What did I learn? Many things. Among the most notable discoveries was the identity of the Indians who attacked the Oatman family. They were not Apaches, as Rev. Stratton repeated over and over again, but Yavapais, who occupied the land on which the attack took place and had villages nearby where they could take Olive and Mary Ann. Why did Olive have such an unhappy life in her later years—a life characterized by bitter sadness, detailed in letters she wrote? Was it something about her Indian captivity? Or possibly about the years she lived with the Mohave Indians? And did Olive have a child or children when she lived with the Mohaves? There were many reports that she did, and that she was forced to leave the children behind when she left the Mohaves and went to rejoin the whites at Fort Yuma.

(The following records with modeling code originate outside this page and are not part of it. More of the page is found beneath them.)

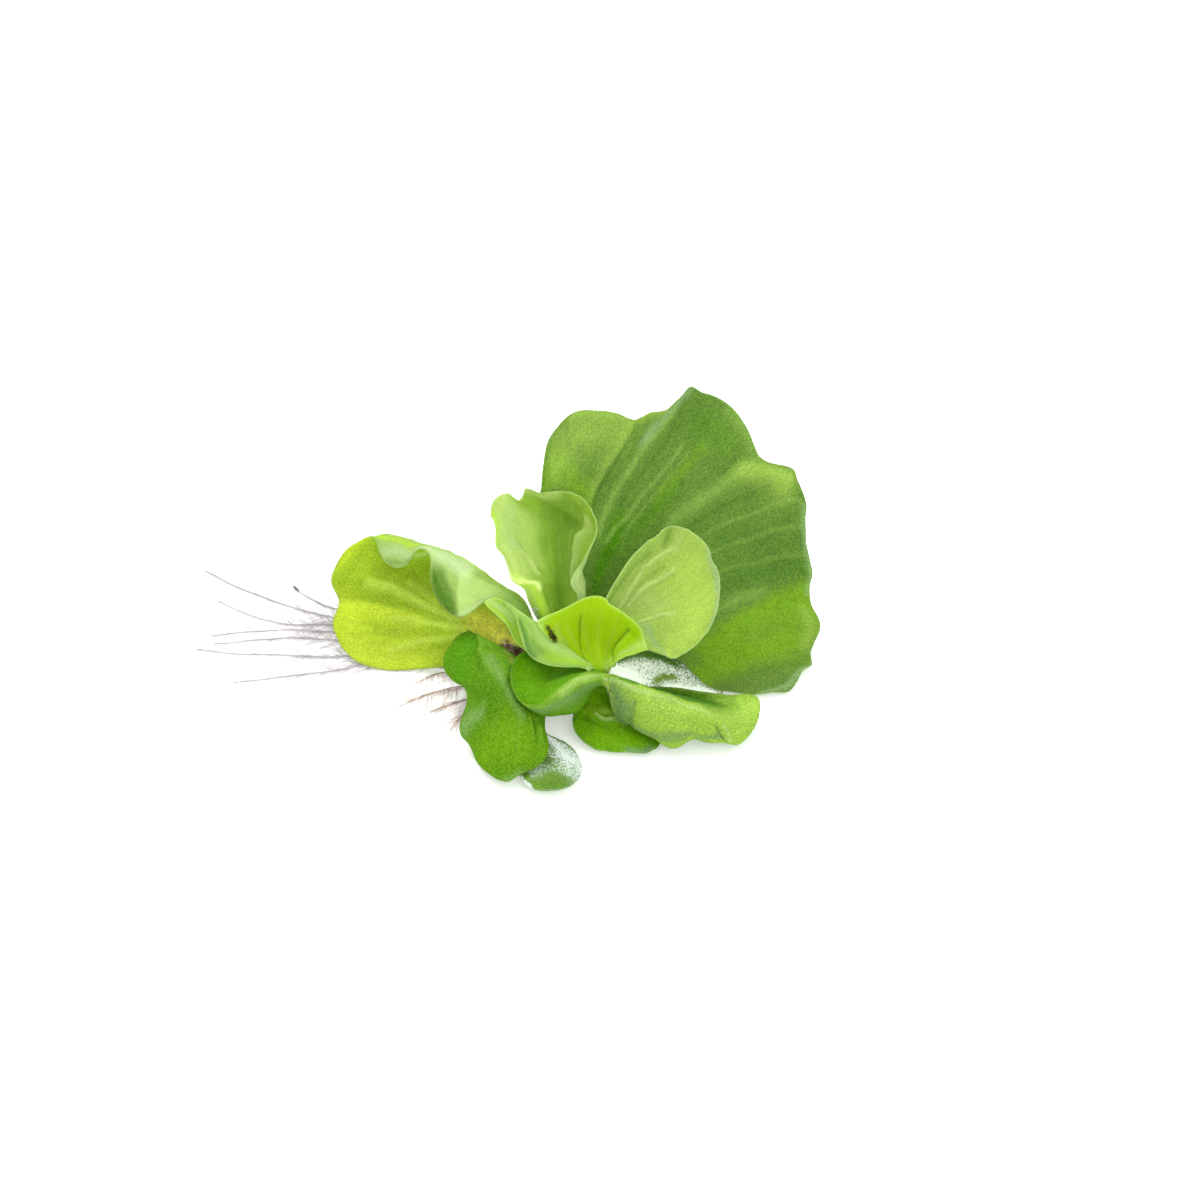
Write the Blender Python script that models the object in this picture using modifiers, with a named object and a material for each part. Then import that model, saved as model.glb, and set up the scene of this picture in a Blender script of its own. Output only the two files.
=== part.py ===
"""Water lettuce (Pistia stratiotes): a rosette pulled from the water and set down on a table.

Twelve leaves stand round a short crown, and thirteen main roots trail from it to the left.
Metres, +Z up. The table is z = 0. The origin is on the table, under the old end of the crown.
"""
import math

import bmesh
import bpy
import numpy as np

MM = 0.001

# Leaf points are drawn in millimetres as (right, up, near), measured from a point above the origin,
# in a frame that leans back from the upright. An eye in front of it sees them where they are drawn.
LEAN = math.radians(40)
DRAWING_HEIGHT = 8.0
EYE_DISTANCE = 700.0
EYE_AIM = (20.0, 12.5)

# A leaf is thickest at the middle of its foot and thins to its rim.
RIM_THICKNESS = 0.6
FLESHY_PART = 0.85          # of its length, beyond which it is as thin as its rim
FLESH_AT_SIDE = 0.35        # of the thickness in the middle
BLADE_STEPS = (0.2, 0.45, 0.72)
BLADE_HOLLOW = 0.6

# The crown is a lumpy stem: a middle line from the old end to the tip, and a girth along it.
CROWN_LINE = [(-5.0, -0.8, 6.2), (1.0, -1.0, 6.2), (7.0, -4.2, 7.6), (13.5, -8.6, 9.6), (21.5, -12.8, 11.3)]
CROWN_GIRTH = [4.4, 5.3, 4.5, 3.6, 3.0]
CROWN_TALLNESS = 1.12        # times its girth, above the middle line
CROWN_DEPTH = 1.9            # and below it, cut off flat at the table
CROWN_AROUND = 20
CROWN_RINGS = 14

ROOT_RADIUS = 0.42
ROOT_TIP_SHARE = 0.55
ROOT_STEPS = 12
ROOT_SINK = 0.35            # share of a root's length over which it comes down to the table

SKIN_ROUGHNESS = 0.55
CROWN_COLOUR = "6E5A33"
ROOT_COLOUR = "8A7E74"

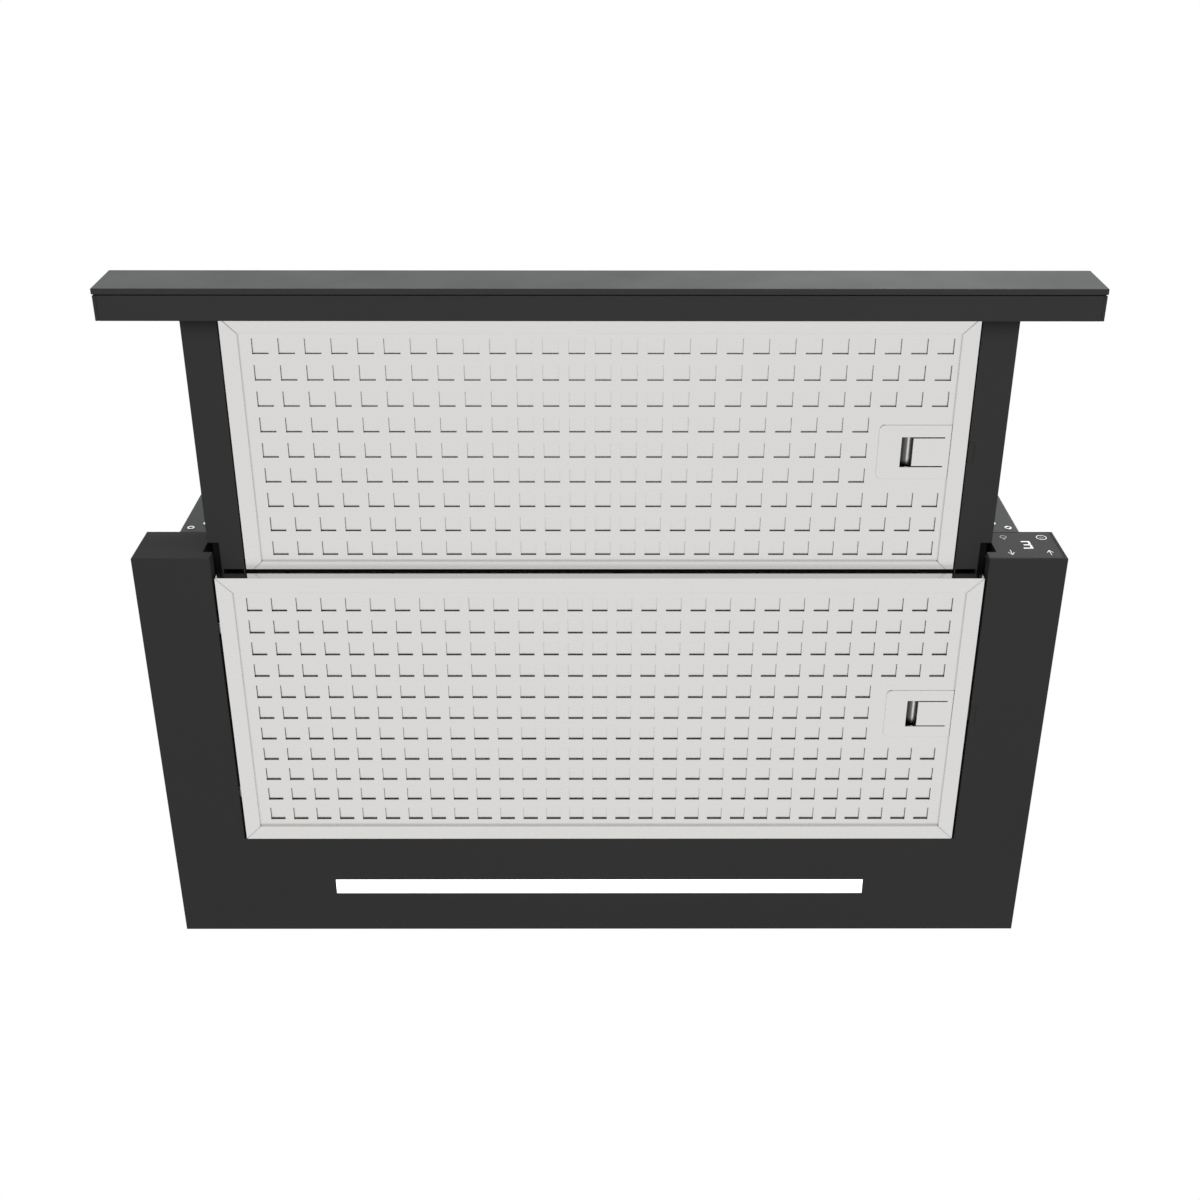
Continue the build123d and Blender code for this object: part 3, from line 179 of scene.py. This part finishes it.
RECESS_SHADE = 0.03


def powder_coat(name, colour, roughness=0.55, specular=0.05, peel=0.02, painted_underside=None):
    """Powder-coated steel: fine orange peel, uneven gloss and, if given, painted sheen: faces that look down
    get the given darker tone, the others the lighter colour.
    """
    material, tree, surface = shader(name)
    coat = shades(tree, noise(tree, scale=6, detail=2), colour, darkest=0.97, lightest=1.03)
    if painted_underside:
        # Painted sheen: faces looking down get the darker underside tone, all others the lighter colour
        faces_down = spread(tree, facing(tree, "Z"), low=1, high=0, low_at=-0.95, high_at=-0.7)
        coat = blend(tree, "RGBA", faces_down, coat, (*painted_underside, 1))
    gloss = uneven(tree, noise(tree, scale=25, detail=3), roughness, smoother=0.04, rougher=0.04)
    wire(tree, surface, {"Base Color": coat, "Roughness": gloss, "Specular IOR Level": specular})
    bump(tree, surface, noise(tree, scale=900, detail=2), strength=0.25, depth=peel)
    return material


def brushed_steel(name, colour, roughness, wall_roughness):
    """Steel brushed along X: long fine streaks in colour, gloss and height, and smoother walls across Y."""
    material, tree, surface = shader(name)
    streaks = noise(tree, scale=6, detail=5, stretch=(3, 260, 260), roughness=0.65)
    brushed = uneven(tree, streaks, roughness, smoother=0.05, rougher=0.07)
    side = node(tree, "ShaderNodeMath", operation="ABSOLUTE")
    wire(tree, side, {0: facing(tree, "Y")})
    on_walls = spread(tree, side.outputs[0], low=0, high=1, low_at=0.7, high_at=0.9)
    gloss = blend(tree, "FLOAT", on_walls, brushed, wall_roughness)
    steel = shades(tree, streaks, colour, darkest=0.97, lightest=1.03)
    wire(tree, surface, {"Base Color": steel, "Roughness": gloss, "Metallic": 1.0})
    bump(tree, surface, streaks, strength=0.12, depth=0.02)
    return material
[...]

It was in 2005 that my book, The Oatman Massacre: A Tale of Desert Captivity and Survival, was published. There were other books about Olive—one that was composed entirely of plagiarized text taken from Stratton’s book and another that provided interesting details about Olive’s tattoos (she was tattooed on her arms as well as on her chin, though her arm tattoos were almost always covered with long sleeves). The book that went into Olive’s tattoos, written by the accomplished journalist and writer Margot Mifflin, argued very strongly that she had no children when she lived among the Mohaves. I did not reach the same conclusion in my book, instead detailing historical reports that she did, but reviewing conflicting evidence indicating that she did not. I still believe, as I did when I researched and wrote my book, that this fascinating question has never been definitively answered, and that further probing into it is called for.
And so the story of Olive Oatman lives on. It is a story that deserves to live on—for it tells us much about white and Indian relations in American history, and much about the feeling of whites toward people who do not share their skin color, their history, or their religious beliefs. Yes, for many good reasons, it will not die––and probably will not for many years to come.